Which one should you actually buy?

Default answer: the Pinecil plus a 65 W USB-C supply and the consumables list — about $60 all-in and nothing about it needs upgrading later. Choose the Hakko instead if your projects trend chunky (connectors, battery packs, ground planes) or you want the tool that outlives the hobby phase. Either way, the consumables budget matters more than the iron gap: a Pinecil with good solder, flux, and a chisel tip beats a Hakko with the mystery spool every day of the week. Then go build something the shop needs.

Frequently asked questions

Is the Pinecil really as good as a bench station?

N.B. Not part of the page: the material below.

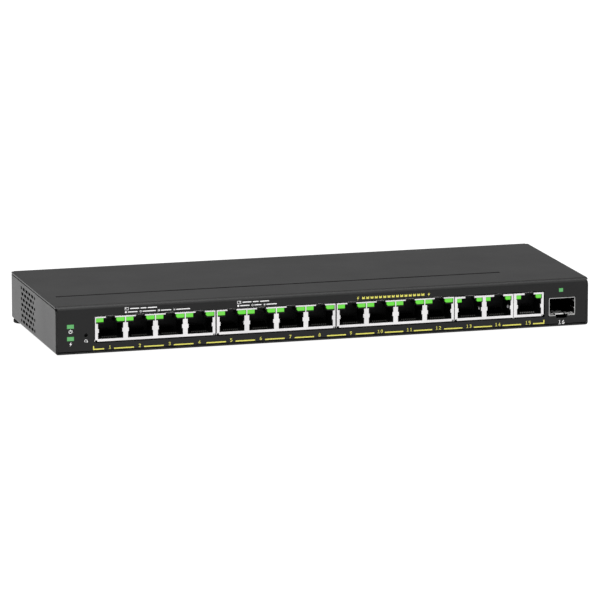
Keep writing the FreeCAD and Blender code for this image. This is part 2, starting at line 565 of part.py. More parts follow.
# ---------------------------------------------------------------- parts on the board
zb = BOARD_Z[1]
chip = box(-37.0, -13.0, 4.0, 28.0, zb, zb + 1.8)
chip = soften(chip, 0.3, lambda b: near(b.ZMin, zb + 1.8) and near(b.ZMax, zb + 1.8), "chip")
write("switch_chip", chip)
write("thermal_pad", box(-35.0, -15.0, 6.0, 26.0, zb + 1.8, zb + 2.4))
hs = [box(-44.0, -6.0, -3.0, 35.0, zb + 2.4, zb + 4.6)]
for j in range(10):
    xa = -44.0 + j * (38.0 - 1.4) / 9.0
    hs.append(box(xa, xa + 1.4, -3.0, 35.0, zb + 4.5, zb + 14.0))
write("switch_heat_sink", fuse(hs))
write("poe_controllers", [box(x - 4.5, x + 4.5, -10.0, -1.0, zb, zb + 1.1) for x in (-100.0, -62.0, 37.0, 98.0)])
mags = []
for (x, wd) in ((-106.85, 24.0), (-75.25, 24.0), (-42.5, 24.0), (-10.9, 24.0),
                (21.8, 24.0), (53.4, 24.0), (85.9, 24.0), (110.5, 13.0)):
    m = box(x - wd / 2, x + wd / 2, -30.0, -16.0, zb, zb + 6.4)
    m = soften(m, 0.5, lambda b: near(b.ZMin, zb + 6.4) and near(b.ZMax, zb + 6.4), "magnetics")
    mags.append(m)
write("magnetics", mags)
caps = []
for (x, y) in ((-92.0, 34.0), (-76.0, 34.0), (-60.0, 34.0)):
    c = cyl(x, y, zb, 6.25, 16.0)
    c = soften(c, 0.8, lambda b: near(b.ZMin, zb + 16) and near(b.ZMax, zb + 16), "can rim")
    g = Part.makeTorus(6.45, 0.45, V(x, y, zb + 2.2), V(0, 0, 1))
    caps.append(c.cut(g))
write("bulk_capacitors", caps)
inds = []
for (x, y) in ((-114.0, 14.0), (-54.0, 14.0), (64.0, 14.0)):
    c = box(x - 6.2, x + 6.2, y - 6.2, y + 6.2, zb, zb + 7.0)
    c = soften(c, 1.2, lambda b: b.ZLength > 5, "inductor")
    inds.append(c)
write("inductors", inds)
tr = [box(-89.0, -67.0, 4.0, 24.0, zb + 1.5, zb + 11.5), box(-86.5, -69.5, 1.5, 26.5, zb, zb + 3.0)]
write("power_transformer", fuse(tr))
xt = box(6.0, 17.0, 8.0, 12.6, zb, zb + 3.4)
xt = soften(xt, 2.2, lambda b: b.ZLength > 3, "crystal")
write("clock_crystal", xt)
smd = []
for j in range(9):
    for q in range(3):
        smd.append(box(10.0 + 6.0 * j, 12.0 + 6.0 * j, 22.0 + 3.0 * q, 23.2 + 3.0 * q, zb, zb + 0.7))
for j in range(12):
    smd.append(box(80.0 + 3.0 * j, 81.2 + 3.0 * j, 8.0, 10.0, zb, zb + 0.7))
for j in range(8):
    smd.append(box(-130.0 + 3.0 * j, -128.8 + 3.0 * j, -8.0, -6.0, zb, zb + 0.7))
write("smd_parts", smd)
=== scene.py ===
import json
import math

import bmesh
import bpy
from mathutils import Matrix, Vector


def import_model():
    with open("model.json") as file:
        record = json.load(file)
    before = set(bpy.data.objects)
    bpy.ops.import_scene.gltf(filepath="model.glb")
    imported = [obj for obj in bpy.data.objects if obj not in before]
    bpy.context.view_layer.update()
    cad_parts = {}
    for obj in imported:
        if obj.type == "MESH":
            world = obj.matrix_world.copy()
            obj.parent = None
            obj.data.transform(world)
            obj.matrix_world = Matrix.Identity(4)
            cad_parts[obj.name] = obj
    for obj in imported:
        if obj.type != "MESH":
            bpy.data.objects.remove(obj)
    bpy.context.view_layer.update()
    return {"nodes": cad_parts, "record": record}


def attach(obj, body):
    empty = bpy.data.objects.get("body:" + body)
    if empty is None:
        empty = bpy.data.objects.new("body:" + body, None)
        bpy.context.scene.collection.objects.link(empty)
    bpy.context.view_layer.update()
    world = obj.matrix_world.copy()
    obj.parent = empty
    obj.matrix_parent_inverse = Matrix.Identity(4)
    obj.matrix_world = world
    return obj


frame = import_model()

FOOT = 0.0015                    # height of the feet; case heights below are above this
PANEL_Y = -0.0504                # outer face of the front panel
INK = 0.000025                   # thickness of the printed ink
MM = 0.001
DATUM_X = 0.000325               # datum of the front features, from the middle of the case


# ------------------------------------------------------------------ camera
def make_camera():
    cam = bpy.data.cameras.new("camera")
    cam.sensor_width = 36.0
    cam.sensor_fit = "HORIZONTAL"
    cam.lens = 318.671
    cam.clip_start = 0.05
    cam.clip_end = 60.0
    ob = bpy.data.objects.new("camera", cam)
    bpy.context.scene.collection.objects.link(ob)
    right = Vector((0.961227, -0.275757, 0.0))
    up = Vector((0.054197, 0.188919, 0.980495))
    back = Vector((-0.270379, -0.942479, 0.196539))
    m = Matrix((
        (right.x, up.x, back.x, -0.754871 + DATUM_X),
        (right.y, up.y, back.y, -2.632778),
        (right.z, up.z, back.z, 0.560338 + FOOT),
        (0, 0, 0, 1)))
    ob.matrix_world = m
    bpy.context.scene.camera = ob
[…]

For electronics-scale work — headers, sensors, wires to 16 AWG, kit builds — functionally yes, and its portability is a genuine advantage. Stations still win on thermal mass for large joints, on all-day ergonomics, and on not depending on a USB supply. The honest summary: 90% of makers never hit the Pinecil's limits.

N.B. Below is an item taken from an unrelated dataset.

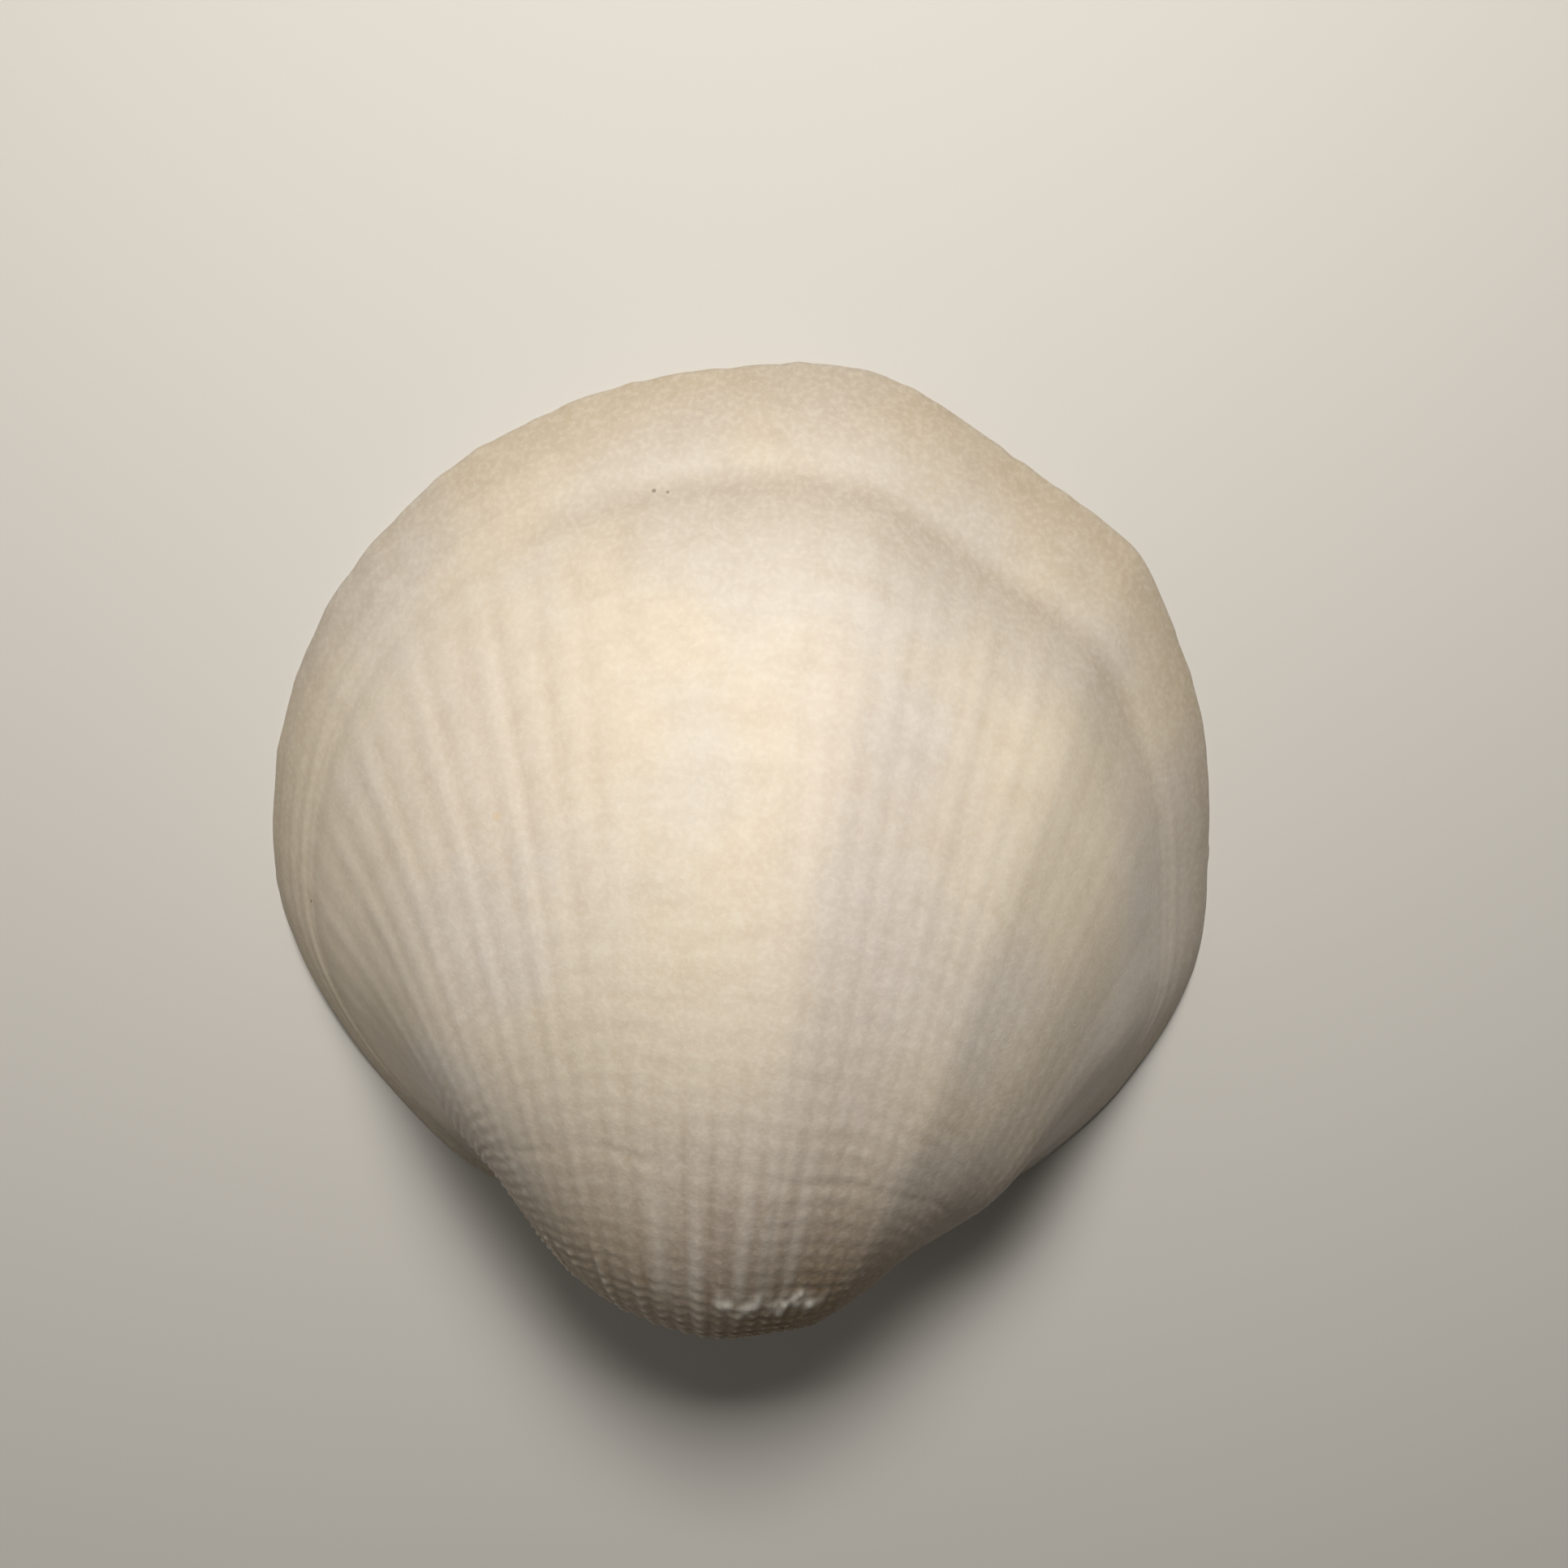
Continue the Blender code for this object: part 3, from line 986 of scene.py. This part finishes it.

Leaded or lead-free solder for hobby work?

Where legal and personal-use, leaded 63/37 is meaningfully easier to learn on and the hand-washing rule manages the risk. Lead-free is completely workable with 30 °C more heat and a flux pen — and required for anything sold as electronics in many jurisdictions. Pick one and get fluent; switching later is a day of adjustment.

Why won't my solder stick to the pad or wire?

In order: the surface is oxidized or dirty (add flux, scratch-clean), the tip is too small to deliver heat (chisel tip, more contact), the iron is set too cold for the joint's mass, or the 'solder' is that mystery spool. It is essentially never 'not hot enough' beyond 380 °C — more heat past that just cooks flux faster.

What wattage soldering iron do I need?

Wattage is recovery speed, not temperature: 60–75 W with control covers everything from SMD to connectors. The USB-C smart irons hit their spec only on a proper PD supply — a Pinecil on a phone charger is a 20 W iron wondering why joints take forever.

Do I need a hot air station too?

Not to start — hot air is for SMD rework, salvaging parts, and heat-shrink at scale. When SMD projects arrive, a $50–80 hot-air addition (or a combo station) earns its space. First-year money goes further in the consumables and a multimeter.